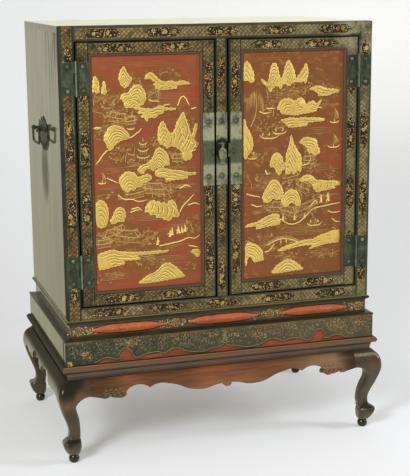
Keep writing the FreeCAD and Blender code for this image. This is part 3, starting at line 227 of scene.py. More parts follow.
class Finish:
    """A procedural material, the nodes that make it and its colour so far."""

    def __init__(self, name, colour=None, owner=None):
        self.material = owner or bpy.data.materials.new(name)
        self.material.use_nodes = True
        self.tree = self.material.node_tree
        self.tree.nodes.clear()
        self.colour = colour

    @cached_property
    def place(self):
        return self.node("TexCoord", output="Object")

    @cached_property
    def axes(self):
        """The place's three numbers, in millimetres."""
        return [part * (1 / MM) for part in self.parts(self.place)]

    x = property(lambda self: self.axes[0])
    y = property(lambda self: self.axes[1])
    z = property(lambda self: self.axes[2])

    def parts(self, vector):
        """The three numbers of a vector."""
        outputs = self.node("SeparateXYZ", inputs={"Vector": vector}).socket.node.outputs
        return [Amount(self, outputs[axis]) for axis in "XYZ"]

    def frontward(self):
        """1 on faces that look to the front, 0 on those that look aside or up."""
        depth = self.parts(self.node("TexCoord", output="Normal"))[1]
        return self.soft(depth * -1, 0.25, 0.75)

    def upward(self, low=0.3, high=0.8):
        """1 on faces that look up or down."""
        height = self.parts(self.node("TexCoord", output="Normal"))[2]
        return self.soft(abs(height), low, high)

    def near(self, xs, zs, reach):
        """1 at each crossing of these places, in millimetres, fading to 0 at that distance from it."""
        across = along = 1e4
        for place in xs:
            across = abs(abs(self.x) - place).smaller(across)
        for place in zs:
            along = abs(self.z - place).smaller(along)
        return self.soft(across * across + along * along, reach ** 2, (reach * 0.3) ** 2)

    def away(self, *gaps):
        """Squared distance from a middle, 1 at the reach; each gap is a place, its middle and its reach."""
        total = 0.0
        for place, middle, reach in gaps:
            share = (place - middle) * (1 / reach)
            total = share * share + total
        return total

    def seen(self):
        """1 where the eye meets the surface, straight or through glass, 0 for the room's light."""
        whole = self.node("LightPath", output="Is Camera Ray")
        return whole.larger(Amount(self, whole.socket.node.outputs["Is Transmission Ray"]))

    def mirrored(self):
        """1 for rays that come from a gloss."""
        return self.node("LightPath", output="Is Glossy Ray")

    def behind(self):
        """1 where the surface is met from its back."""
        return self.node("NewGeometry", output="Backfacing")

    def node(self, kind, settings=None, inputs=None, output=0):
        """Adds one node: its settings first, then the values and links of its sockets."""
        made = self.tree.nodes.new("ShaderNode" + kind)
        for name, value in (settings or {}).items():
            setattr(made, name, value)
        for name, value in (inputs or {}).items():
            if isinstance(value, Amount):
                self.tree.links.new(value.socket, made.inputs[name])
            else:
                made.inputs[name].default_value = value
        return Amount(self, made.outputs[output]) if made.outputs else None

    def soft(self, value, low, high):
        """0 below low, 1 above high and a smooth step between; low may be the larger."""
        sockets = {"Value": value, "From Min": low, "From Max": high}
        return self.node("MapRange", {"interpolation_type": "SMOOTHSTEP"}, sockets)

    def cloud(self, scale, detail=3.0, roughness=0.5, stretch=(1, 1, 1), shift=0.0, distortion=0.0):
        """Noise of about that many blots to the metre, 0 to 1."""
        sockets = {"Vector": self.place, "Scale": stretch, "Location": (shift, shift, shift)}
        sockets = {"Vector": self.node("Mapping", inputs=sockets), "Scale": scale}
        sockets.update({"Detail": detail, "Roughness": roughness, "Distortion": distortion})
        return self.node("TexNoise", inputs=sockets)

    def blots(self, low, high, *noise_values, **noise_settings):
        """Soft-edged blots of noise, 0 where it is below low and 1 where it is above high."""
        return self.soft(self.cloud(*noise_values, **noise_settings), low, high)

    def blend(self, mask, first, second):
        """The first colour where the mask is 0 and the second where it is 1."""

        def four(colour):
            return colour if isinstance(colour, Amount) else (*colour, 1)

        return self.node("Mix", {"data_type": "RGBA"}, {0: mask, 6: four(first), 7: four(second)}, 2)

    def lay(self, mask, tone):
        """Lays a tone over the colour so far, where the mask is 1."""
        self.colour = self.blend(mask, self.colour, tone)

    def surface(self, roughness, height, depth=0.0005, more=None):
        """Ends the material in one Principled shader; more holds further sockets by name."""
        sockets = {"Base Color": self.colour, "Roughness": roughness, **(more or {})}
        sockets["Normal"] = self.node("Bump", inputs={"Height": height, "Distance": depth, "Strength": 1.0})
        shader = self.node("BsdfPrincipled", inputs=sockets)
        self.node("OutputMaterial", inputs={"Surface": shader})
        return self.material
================
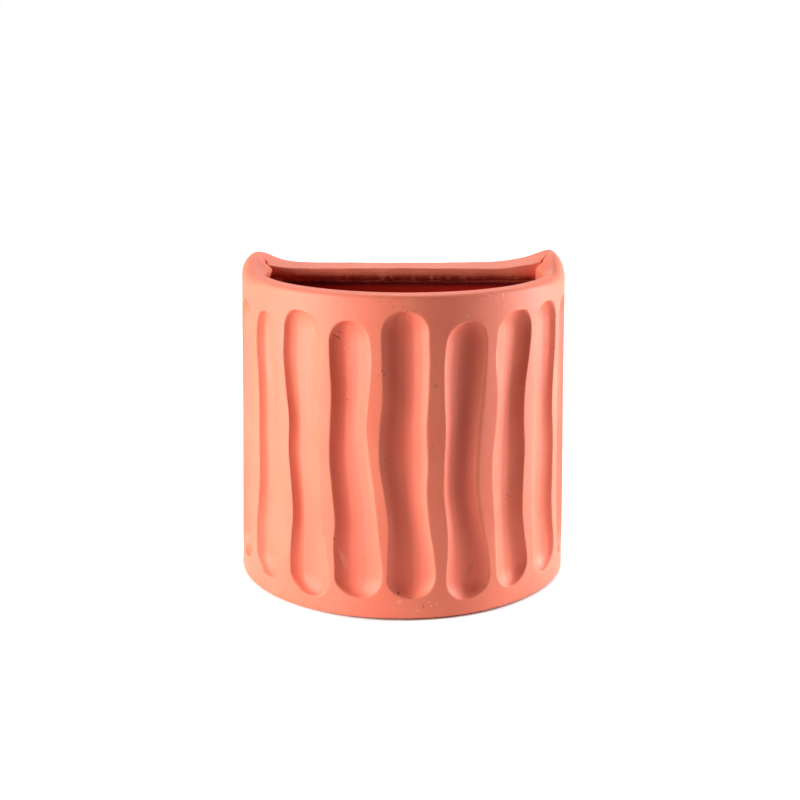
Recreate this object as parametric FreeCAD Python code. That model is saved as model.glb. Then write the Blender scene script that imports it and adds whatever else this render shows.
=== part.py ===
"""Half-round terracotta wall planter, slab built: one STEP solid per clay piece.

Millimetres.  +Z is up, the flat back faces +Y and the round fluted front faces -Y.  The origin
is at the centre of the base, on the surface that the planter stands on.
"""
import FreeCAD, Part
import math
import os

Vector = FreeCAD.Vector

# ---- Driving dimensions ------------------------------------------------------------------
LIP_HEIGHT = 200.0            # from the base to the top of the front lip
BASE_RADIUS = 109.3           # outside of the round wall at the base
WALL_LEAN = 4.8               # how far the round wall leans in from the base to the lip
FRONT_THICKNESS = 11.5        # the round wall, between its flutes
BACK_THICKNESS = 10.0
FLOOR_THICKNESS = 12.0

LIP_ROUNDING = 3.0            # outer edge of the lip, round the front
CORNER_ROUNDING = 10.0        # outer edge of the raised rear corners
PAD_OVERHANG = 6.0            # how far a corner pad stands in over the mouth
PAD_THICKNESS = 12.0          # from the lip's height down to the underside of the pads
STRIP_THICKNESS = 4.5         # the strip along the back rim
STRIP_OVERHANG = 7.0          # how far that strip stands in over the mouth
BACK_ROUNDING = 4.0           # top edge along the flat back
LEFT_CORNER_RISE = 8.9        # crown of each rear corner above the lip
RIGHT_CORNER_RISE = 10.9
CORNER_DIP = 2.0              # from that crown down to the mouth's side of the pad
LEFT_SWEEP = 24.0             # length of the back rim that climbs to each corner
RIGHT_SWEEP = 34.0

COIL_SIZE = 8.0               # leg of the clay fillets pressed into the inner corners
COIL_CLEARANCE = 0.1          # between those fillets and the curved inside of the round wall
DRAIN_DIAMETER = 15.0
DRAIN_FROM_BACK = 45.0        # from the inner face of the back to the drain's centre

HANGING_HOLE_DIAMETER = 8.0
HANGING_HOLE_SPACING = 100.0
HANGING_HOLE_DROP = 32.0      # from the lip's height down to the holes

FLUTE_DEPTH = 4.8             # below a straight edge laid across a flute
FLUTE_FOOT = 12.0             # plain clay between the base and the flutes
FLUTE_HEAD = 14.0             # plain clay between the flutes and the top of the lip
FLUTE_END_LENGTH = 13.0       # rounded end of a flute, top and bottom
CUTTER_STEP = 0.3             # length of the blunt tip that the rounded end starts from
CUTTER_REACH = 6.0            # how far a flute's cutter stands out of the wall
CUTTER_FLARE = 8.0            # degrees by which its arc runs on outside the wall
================
• Goal of the exercise: Your task is to quote exactly the lines beginning with the one that contains "Recreate this object" and ending with the one that contains "FLOOR_THICKNESS = 12.0", with nothing left out or added.

• Output for this task:
Recreate this object as parametric FreeCAD Python code. That model is saved as model.glb. Then write the Blender scene script that imports it and adds whatever else this render shows.
=== part.py ===
"""Half-round terracotta wall planter, slab built: one STEP solid per clay piece.

Millimetres.  +Z is up, the flat back faces +Y and the round fluted front faces -Y.  The origin
is at the centre of the base, on the surface that the planter stands on.
"""
import FreeCAD, Part
import math
import os

Vector = FreeCAD.Vector

# ---- Driving dimensions ------------------------------------------------------------------
LIP_HEIGHT = 200.0            # from the base to the top of the front lip
BASE_RADIUS = 109.3           # outside of the round wall at the base
WALL_LEAN = 4.8               # how far the round wall leans in from the base to the lip
FRONT_THICKNESS = 11.5        # the round wall, between its flutes
BACK_THICKNESS = 10.0
FLOOR_THICKNESS = 12.0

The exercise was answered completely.